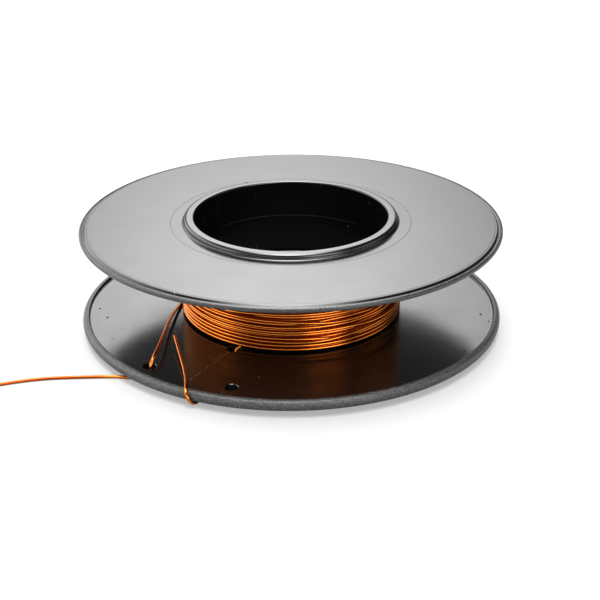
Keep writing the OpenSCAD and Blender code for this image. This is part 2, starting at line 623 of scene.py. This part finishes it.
def moulded_black(
    name, rim_start, land_end, flat_roughness, rim_roughness,
    tone=1.0, shine=0.5, worn=0.0, pitted=(22.35, 22.85), scratch=None,
):
    """Black moulded plastic: glossy flats, a grained rim and a glossier collar.

    The rim is beyond rim_start and the collar within land_end, both radii in mm. The specks of the
    grain are as light as worn, and pitted is the ring where fine pits lie.
    """
    colour = tuple(c * tone for c in bpy.context.scene.spool_colours.plastic)
    groups = surface_groups()
    material, tree, shader = new_material(name)
    place = object_place(tree)
    where = use_group(tree, groups["place_round_axis"], Place=place)
    grain = use_group(tree, groups["mould_grain"], Place=place)
    dust = use_group(tree, groups["specks"], Place=place, Scale=520.0, Share=0.06, Size=0.08)
    lint = use_group(tree, groups["specks"], Place=place, Scale=1500.0, Share=0.02, Size=0.1)
    rubs = use_group(tree, groups["hairlines"], Place=place, Turn=0.5, Share=0.77)
    rim = ramp(tree, where.outputs["Radius"], rim_start - 0.1, rim_start + 0.1)
    land = ramp(tree, where.outputs["Radius"], land_end - 0.1, land_end + 0.1, 1.0, 0.0)

    light_bits = calculate(tree, "MAXIMUM", dust.outputs["Mask"], lint.outputs["Mask"])
    rubbed = calculate(tree, "MULTIPLY", rubs.outputs["Mask"], 0.06)
    if scratch:
        line = use_group(tree, groups["single_scratch"], Place=place, **scratch)
        rubbed = calculate(tree, "MAXIMUM", rubbed, calculate(tree, "MULTIPLY", line.outputs["Mask"], 0.35))
    body = blend(tree, grain.outputs["Patches"], colour, tuple(c * 1.5 for c in colour))
    speckle = ramp(tree, grain.outputs["Grain"], 0.4, 0.62, 0.1, 0.9)
    grey = (worn, worn, worn * 0.96)
    edge = blend(tree, calculate(tree, "MULTIPLY", rim, speckle), body, grey)
    marked = blend(tree, calculate(tree, "MAXIMUM", light_bits, rubbed), edge, (0.55, 0.54, 0.5))
    tree.links.new(marked, shader.inputs["Base Color"])

    varied = ramp(tree, grain.outputs["Patches"], 0.25, 0.75, flat_roughness - 0.02, flat_roughness + 0.03)
    smoother = calculate(tree, "MULTIPLY", land, -0.45)
    flat = calculate(tree, "MULTIPLY", varied, calculate(tree, "ADD", smoother, 1.0))
    rough_rim = calculate(tree, "MULTIPLY", rim, rim_roughness - flat_roughness)
    ring = band(tree, where.outputs["Radius"], *pitted, 0.05)
    pits = use_group(tree, groups["specks"], Place=place, Scale=1000.0, Share=0.12, Size=0.3)
    ring_pits = calculate(tree, "MULTIPLY", ring, pits.outputs["Mask"])
    rough_dust = calculate(tree, "MAXIMUM", calculate(tree, "MULTIPLY", light_bits, 0.4), ring_pits)
    total = calculate(tree, "ADD", calculate(tree, "ADD", flat, rough_rim), rough_dust)
    tree.links.new(total, shader.inputs["Roughness"])

    ripple = bump(tree, grain.outputs["Ripple"], 0.00002, 0.25)
    coarse = calculate(tree, "MULTIPLY", grain.outputs["Grain"], rim)
    grained = bump(tree, coarse, 0.0001, 0.9, ripple)
    tree.links.new(bump(tree, light_bits, 0.00004, 0.7, grained), shader.inputs["Normal"])
    shader.inputs["IOR"].default_value = 1.7
    shader.inputs["Specular IOR Level"].default_value = shine
    return material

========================

OBJECTIVE
Print only the lines that run from the start of the listing to the line bearing "a glossier collar."; please keep the first line and that last one, exactly as they appear.

REPLY TO THE TASK
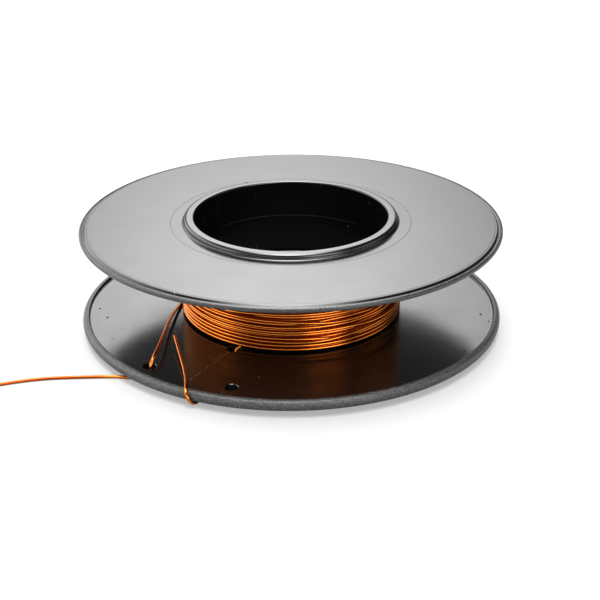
Keep writing the OpenSCAD and Blender code for this image. This is part 2, starting at line 623 of scene.py. This part finishes it.
def moulded_black(
    name, rim_start, land_end, flat_roughness, rim_roughness,
    tone=1.0, shine=0.5, worn=0.0, pitted=(22.35, 22.85), scratch=None,
):
    """Black moulded plastic: glossy flats, a grained rim and a glossier collar.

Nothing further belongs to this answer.